Since the 1950s, Salmon had used colour photography and often scheduled trips and holidays so that he could photographs trees and shrubs when they were flowering. He approached the publisher of Heritage destroyed, A.H. & A.W. Reed, with the idea of a book in colour. New Zealand flowers and plants in colour, published in 1963, was one of the country's first large scale books in full colour and it remains his most influential book. Salmon continued publishing books on plants and over time, input from botanists ensured increased scientific rigour. His most substantial book, The native trees of New Zealand, was published in 1980 after he had retired from university.

Salmon won the Loder Cup, a conservation award, in 1967 for his work on bringing the negative impact of development to the awareness of the wider public. In the 1981 Queen's Birthday Honours, Salmon was appointed a Commander of the Order of the British Empire, for services to conservation.

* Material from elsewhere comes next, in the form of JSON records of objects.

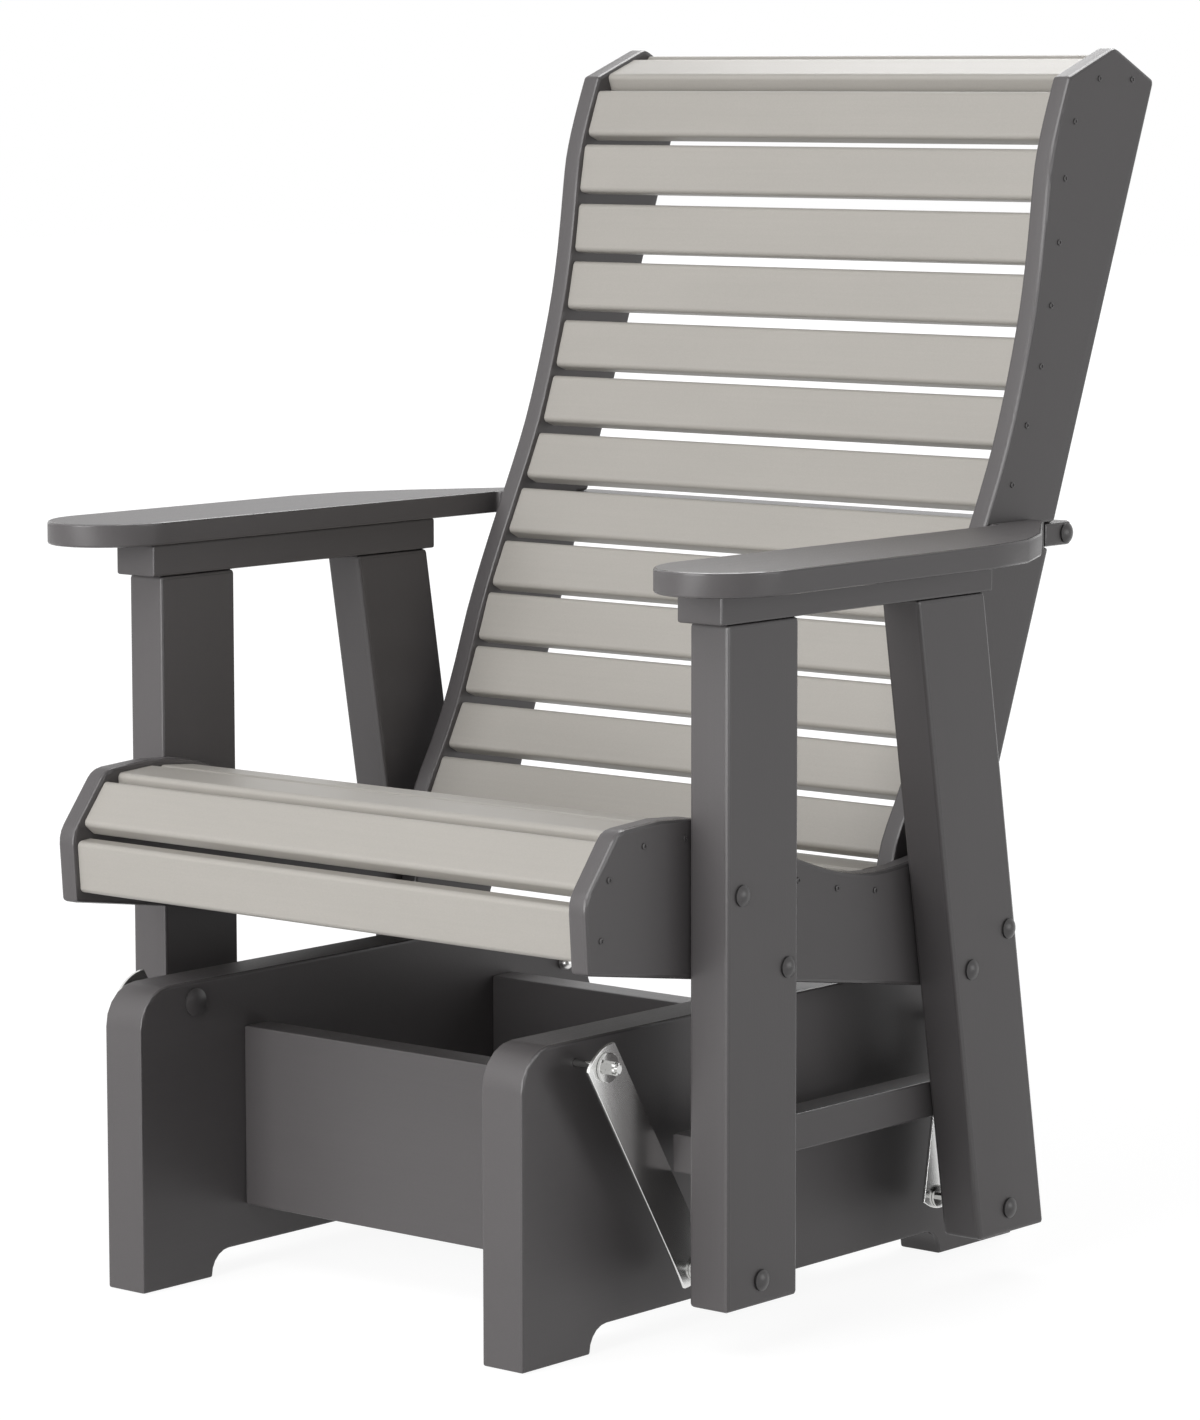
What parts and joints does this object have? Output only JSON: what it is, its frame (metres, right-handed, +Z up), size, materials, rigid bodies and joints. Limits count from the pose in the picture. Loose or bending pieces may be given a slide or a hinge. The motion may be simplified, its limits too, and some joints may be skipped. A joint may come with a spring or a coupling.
{
  "type": "glider chair",
  "caption": "Slatted lumber glider armchair with a tall leaning back; the seat frame swings fore and aft on flat steel links hung from a footed base.",
  "frame": {"origin": "on the floor, at the centre of the chair's width and depth", "axes": "+X to the right from a viewer's side in front of the chair, +Y to the rear, +Z up; the seat faces -Y"},
  "size_m": [0.7734, 0.7853, 1.021],
  "materials": {
    "dark_lumber": "satin, fine pebble",
    "pale_lumber": "satin, fine pebble",
    "steel": "polished stainless"
  },
  "bodies": {
    "base": {"base_front_board": "dark_lumber", "base_panel_left": "dark_lumber", "base_panel_right": "dark_lumber", "base_rear_board": "dark_lumber", "front_upper_bolt_left": "steel", "front_upper_bolt_right": "steel", "front_upper_nut_left": "steel", "front_upper_nut_right": "steel", "rear_upper_bolt_left": "steel", "rear_upper_bolt_right": "steel", "rear_upper_nut_left": "steel", "rear_upper_nut_right": "steel"},
    "front_right_link": {"front_link_right": "steel"},
    "front_left_link": {"front_link_left": "steel"},
    "rear_right_link": {"rear_link_right": "steel"},
    "rear_left_link": {"rear_link_left": "steel"},
    "seat": {"arm_left": "dark_lumber", "arm_rail_left": "dark_lumber", "arm_rail_right": "dark_lumber", "arm_right": "dark_lumber", "back_bar": "dark_lumber", "back_board_left": "dark_lumber", "back_board_right": "dark_lumber", "back_slat_01": "pale_lumber", "back_slat_02": "pale_lumber", "back_slat_03": "pale_lumber", "back_slat_04": "pale_lumber", "back_slat_05": "pale_lumber", "back_slat_06": "pale_lumber", "back_slat_07": "pale_lumber", "back_slat_08": "pale_lumber", "back_slat_09": "pale_lumber", "back_slat_10": "pale_lumber", "back_slat_11": "pale_lumber", "back_slat_12": "pale_lumber", "back_slat_13": "pale_lumber", "cap_slat_front": "pale_lumber", "cap_slat_rear": "pale_lumber", "front_leg_left": "dark_lumber", "front_leg_right": "dark_lumber", "front_lower_bolt_left": "steel", "front_lower_bolt_right": "steel", "rear_leg_left": "dark_lumber", "rear_leg_right": "dark_lumber", "rear_lower_bolt_left": "steel", "rear_lower_bolt_right": "steel", "seat_board_left": "dark_lumber", "seat_board_right": "dark_lumber", "seat_slat_1": "pale_lumber", "seat_slat_2": "pale_lumber", "seat_slat_3": "pale_lumber", "seat_slat_4": "pale_lumber", "seat_slat_5": "pale_lumber", "seat_slat_6": "pale_lumber", "seat_slat_7": "pale_lumber", "seat_slat_8": "pale_lumber", "seat_slat_9": "pale_lumber", "stretcher_left": "dark_lumber", "stretcher_right": "dark_lumber"}
  },
  "joints": [
    {"name": "front_right_link_swing", "type": "hinge", "parent": "base", "child": "front_right_link", "pos_m": [0.258, -0.32972, 0.2364], "axis": [1, 0, 0], "range_deg": [-10, 10]},
    {"name": "seat_pivot", "type": "hinge", "parent": "front_right_link", "child": "seat", "pos_m": [0.258, -0.21982, 0.0583], "axis": [1, 0, 0], "range_deg": [-14.2, 14.2]},
    {"name": "front_left_link_swing", "type": "hinge", "parent": "base", "child": "front_left_link", "pos_m": [-0.258, -0.32972, 0.2364], "axis": [1, 0, 0], "range_deg": [-10, 10]},
    {"name": "rear_right_link_swing", "type": "hinge", "parent": "base", "child": "rear_right_link", "pos_m": [0.251, 0.13868, 0.2077], "axis": [1, 0, 0], "range_deg": [-12.2, 12.2]},
    {"name": "rear_left_link_swing", "type": "hinge", "parent": "base", "child": "rear_left_link", "pos_m": [-0.251, 0.13868, 0.2077], "axis": [1, 0, 0], "range_deg": [-12.2, 12.2]}
  ],
  "couplings": [
    {"joint": "seat_pivot", "follows": "front_right_link_swing", "ratio": -1.418},
    {"joint": "front_left_link_swing", "follows": "front_right_link_swing", "ratio": 1},
    {"joint": "rear_right_link_swing", "follows": "front_right_link_swing", "ratio": 1.2137},
    {"joint": "rear_left_link_swing", "follows": "front_right_link_swing", "ratio": 1.2137}
  ]
}
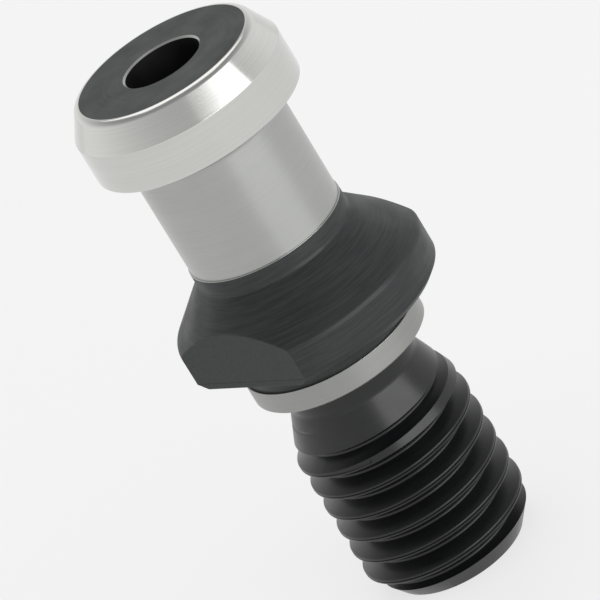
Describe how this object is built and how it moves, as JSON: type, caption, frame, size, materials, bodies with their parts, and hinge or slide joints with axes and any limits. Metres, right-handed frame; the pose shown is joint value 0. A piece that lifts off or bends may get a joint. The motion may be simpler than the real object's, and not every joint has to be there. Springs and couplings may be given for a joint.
{
  "type": "pull stud",
  "caption": "Turned steel pull stud with a mushroom head, ground neck, coned flange with wrench flats, pilot, coarse right-hand thread and a coolant bore right through.",
  "frame": {"origin": "on the stud's axis, in the plane of the flange's seat, which bears on the back of the tool holder", "axes": "+Z along the axis towards the head; the two wrench flats face -Y and +Y"},
  "size_m": [0.0228, 0.019, 0.0516],
  "materials": {
    "steel": "hardened steel with a black oxide finish, ground bright on the head's chamfer and rim, on the neck and on the pilot"
  },
  "bodies": {
    "root": {"pull_stud": "steel"}
  },
  "joints": []
}
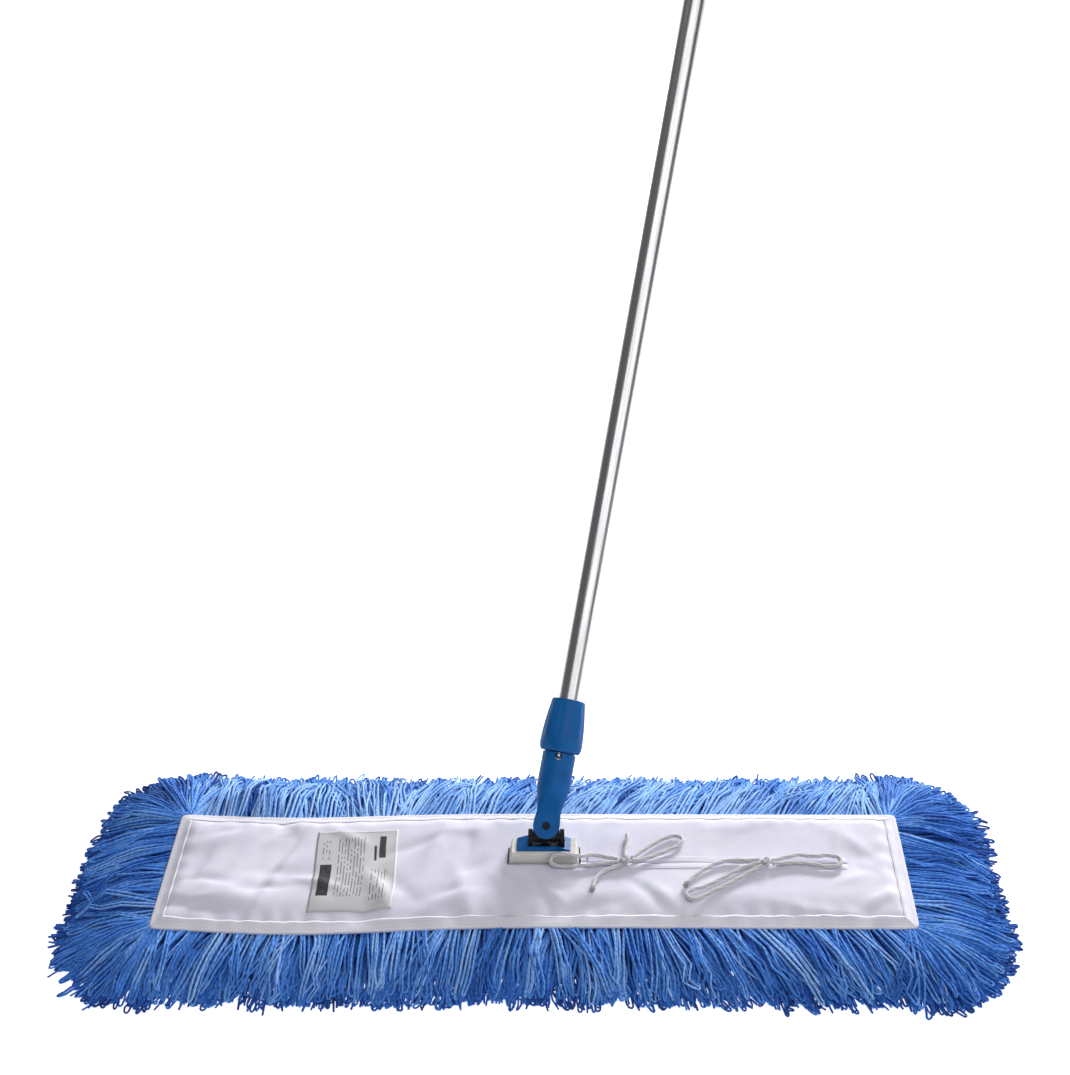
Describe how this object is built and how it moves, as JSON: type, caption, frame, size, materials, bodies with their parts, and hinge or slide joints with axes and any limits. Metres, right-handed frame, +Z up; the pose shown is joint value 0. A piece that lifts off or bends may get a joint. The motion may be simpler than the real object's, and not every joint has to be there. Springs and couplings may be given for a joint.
{
  "type": "flat mop",
  "caption": "Flat dust-control mop: looped-yarn sleeve on a wire frame, two-axis swivel joint, socket with locking collar, and a straight tubular handle.",
  "frame": {"origin": "on the floor under the middle of the canvas sleeve", "axes": "+X along the mop head, +Y away from the side with the snap button (the side the handle leans to), +Z up"},
  "size_m": [1.0286, 1.15, 1.1892],
  "materials": {
    "blue_yarn": "matte",
    "canvas": "matte",
    "tape": "matte",
    "label_cloth": "satin",
    "cotton_cord": "matte",
    "zinc_steel": "satin",
    "grey_steel": "satin",
    "blue_plastic": "satin",
    "black_plastic": "matte",
    "bright_steel": "gloss",
    "anodised_aluminium": "satin",
    "natural_plastic": "matte"
  },
  "bodies": {
    "mop_head": {"yarn_pad": "blue_yarn", "fringe_front": "blue_yarn", "fringe_back": "blue_yarn", "fringe_left": "blue_yarn", "fringe_right": "blue_yarn", "base_canvas": "canvas", "top_canvas": "canvas", "edge_binding": "tape", "slit_hem_front": "tape", "slit_hem_back": "tape", "care_label": "label_cloth", "wire_frame": "zinc_steel", "frame_bridge": "zinc_steel", "riser_channel": "grey_steel", "joint_base": "blue_plastic", "joint_yoke": "black_plastic", "yoke_rivet_left": "bright_steel", "yoke_rivet_right": "bright_steel", "bow_knot_near": "cotton_cord", "bow_knot_far": "cotton_cord", "near_tip_knot": "cotton_cord", "far_tip_knot": "cotton_cord", "near_loop_left": "cotton_cord", "near_loop_right": "cotton_cord", "near_tail_front": "cotton_cord", "near_tail_back": "cotton_cord", "far_loop_left": "cotton_cord", "far_loop_right": "cotton_cord", "far_tail_left": "cotton_cord"},
    "tilt_knuckle": {"joint_knuckle": "black_plastic", "tilt_pin": "bright_steel", "swing_screw_front": "bright_steel", "swing_screw_rear": "bright_steel"},
    "handle": {"handle_socket": "blue_plastic", "handle_tube": "anodised_aluminium", "end_cap": "blue_plastic", "button_spring": "bright_steel"},
    "snap_button": {"snap_button": "bright_steel"},
    "collet_ring": {"collet_ring": "natural_plastic"},
    "locking_collar": {"locking_collar": "blue_plastic"}
  },
  "joints": [
    {"name": "base_tilt", "type": "hinge", "parent": "mop_head", "child": "tilt_knuckle", "pos_m": [0.0135, 0.01, 0.0643], "axis": [1, 0, 0], "range_deg": [-38, 118]},
    {"name": "socket_swing", "type": "hinge", "parent": "tilt_knuckle", "child": "handle", "pos_m": [0.0135, 0.01579, 0.07119], "axis": [0, 0.766, -0.6428], "range_deg": [-52, 31.5]},
    {"name": "collet_slide", "type": "slide", "parent": "handle", "child": "collet_ring", "axis": [0.1771, 0.6326, 0.7539], "range_m": [0, 0.0016]},
    {"name": "collar_turn", "type": "hinge", "parent": "handle", "child": "locking_collar", "pos_m": [0.03121, 0.07905, 0.14659], "axis": [0.1771, 0.6326, 0.7539], "range_deg": [0, 180]},
    {"name": "button_press", "type": "slide", "parent": "handle", "child": "snap_button", "axis": [0, 0.766, -0.6428], "range_m": [0, 0.0035], "stiffness_N_per_m": 300, "springref_m": -0.003, "deforming": ["button_spring"]}
  ],
  "couplings": [
    {"joint": "collet_slide", "follows": "collar_turn", "m_per_rad": 0.00047746}
  ]
}
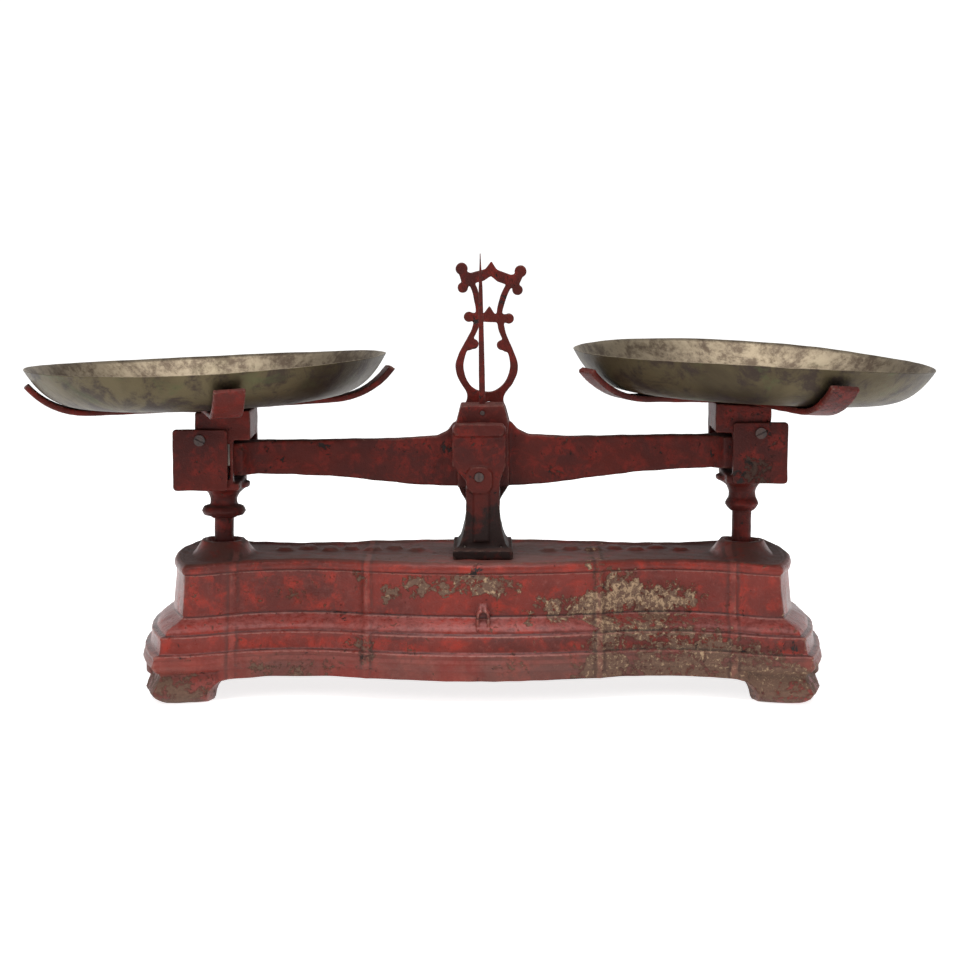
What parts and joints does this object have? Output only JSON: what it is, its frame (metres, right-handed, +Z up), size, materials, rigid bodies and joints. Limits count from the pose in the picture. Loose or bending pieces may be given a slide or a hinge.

In December 1948, Salmon married Pamela Wilton, who had been his technical assistant at the Dominion Museum. They first lived in Karori and then Karaka Bay; they were to have four sons. One of their son, Guy Salmon, became known as an environmentalist. After retirement in 1976, the Salmons moved to Waikanae and he was involved in local body politics through memberships to the Waikanae Community Council and Horowhenua County Council. With health declining, Salmon gave up his public roles in 1983 and they moved to Taupō where they had owned a holiday home for a long time. He worked on more books and revised earlier editions, with the increasing help from his wife. He died in Rotorua on 3 May 1999 and his wife completed his last two books. Pamela Salmon died in 2011.

==Recognition==

The Campbell Island springtail species Parakatianna salmoni was named after Salmon by Keith Arthur John Wise in 1964, in recognition of his work on Campbell Island and role in the discovery of the species.